Brow Beat

Hollywood’s Horrible, Super Bad Move

Spike Lee

Photo by GABRIEL BOUYS/AFP/GettyImages

A long-gestating biopic about James Brown has shaken up its production lineup: Producer Brian Grazer has fired Spike Lee and replaced him with director Tate Taylor. The news will undoubtedly stir up controversy for symbolic reasons, if nothing else—handing over the reins of a film about a notable black figure from a black director to a white one certainly looks bad. And it’s true that, given the limited opportunities for people of color in Hollywood, the decision stings a little. But the main issue is not that the director is white—as Benh Zeitlin’s Beasts of the Southern Wild proved this summer, it is entirely possible, though admittedly tricky, for a white director to tell a compelling story about black characters. The problem is that Taylor’s claim to fame is having directed one of the most patronizing and old-fashioned movies about racism Hollywood has lately produced—The Help—and that hardly bodes well for the memory of the Godfather of Soul. Is this really the best Hollywood can do?

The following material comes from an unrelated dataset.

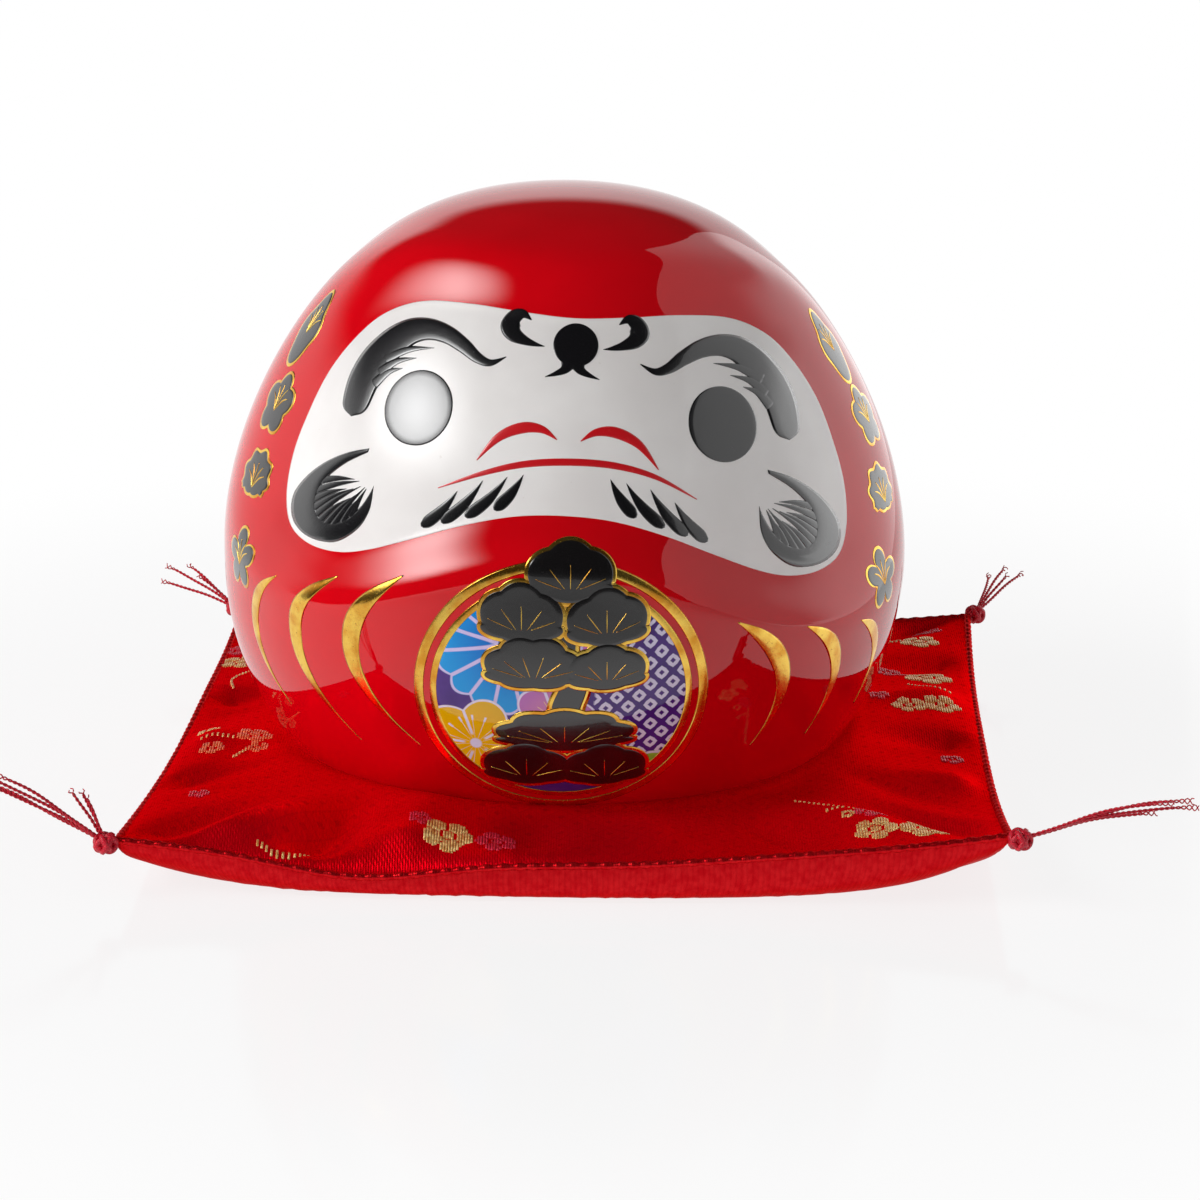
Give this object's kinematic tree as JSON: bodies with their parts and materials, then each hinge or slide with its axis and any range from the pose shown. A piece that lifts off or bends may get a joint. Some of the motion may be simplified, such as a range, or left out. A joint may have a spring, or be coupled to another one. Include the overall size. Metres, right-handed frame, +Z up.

Taylor’s movie got Oscar nominations—and a win for Octavia Spencer—but The Help was rightly controversial for its whitewashed depiction of the Civil Rights Movement. In a film that purports to be about black service workers in the South, the narrative ultimately focuses on Emma Stone’s character, the young white woman who brings the maids’ story to the people of Mississippi. This is a standard and unfortunate Hollywood approach to such subject matter, and aside from the lingering shots meant to convey the intense emotions of the black characters as they encounter prejudice—which were, admittedly, sold well by the movie’s terrific actors—Taylor’s direction failed to rise above the flimsy material. The moment of “comeuppance” which fans cited as a highlight of the film—it involves a racist employer’s unknowing ingestion of a pie made of shit—is, despite its seemingly in-your-face vulgarity, a typically safe way of dealing with racial inequality, implying that a silly symbolic gesture signals any kind of tangible victory for Spencer’s character.

Can Taylor progress from such vacuous stuff to make a genuinely socially conscious movie about the man who was not afraid to sing, in the same year that Martin Luther King, Jr. was assassinated, “I’m black and I’m proud”? I have my doubts. And it’s especially disappointing given what this production had going for it. In an inspired bit of casting, Eddie Murphy has been rumored as the likely lead to play Brown. He and Lee together would have been an inspired pairing. While Lee has had his share of duds, he’s still the man who brought us Malcolm X (which, in an interesting reversal, he wrestled away from Norman Jewison, the white director of a very good Hollywood movie about racism, In the Heat of the Night).

Lee is known to be difficult to work with at times; the reasons for his firing could be entirely valid. But surely there must have been other directors more qualified than Taylor to take on this film? Bill Condon, who directed Murphy in the underwhelming Dreamgirls, managed to bring out one of the most dynamic performances from the comedian—in a role inspired by James Brown, no less. Taylor Hackford directed Ray—a fairly standard Hollywood biopic, but still an enjoyable and mostly plausible portrayal of the late Ray Charles. And there are black directors out there besides Spike Lee: Antoine Fuqua, Lee Daniels—if the producers are willing to go there—and the severely underappreciated Charles Burnett (to name just a few) could each provide the experience and attention to detail sorely needed to portray one of the titanic figures in American culture over the last half century. Grazer’s choice of Taylor—who has just one other feature to his name as a director, apart from The Help—suggests a sore lack of concern for such things. Grazer, like Hollywood as a whole, needs to do better.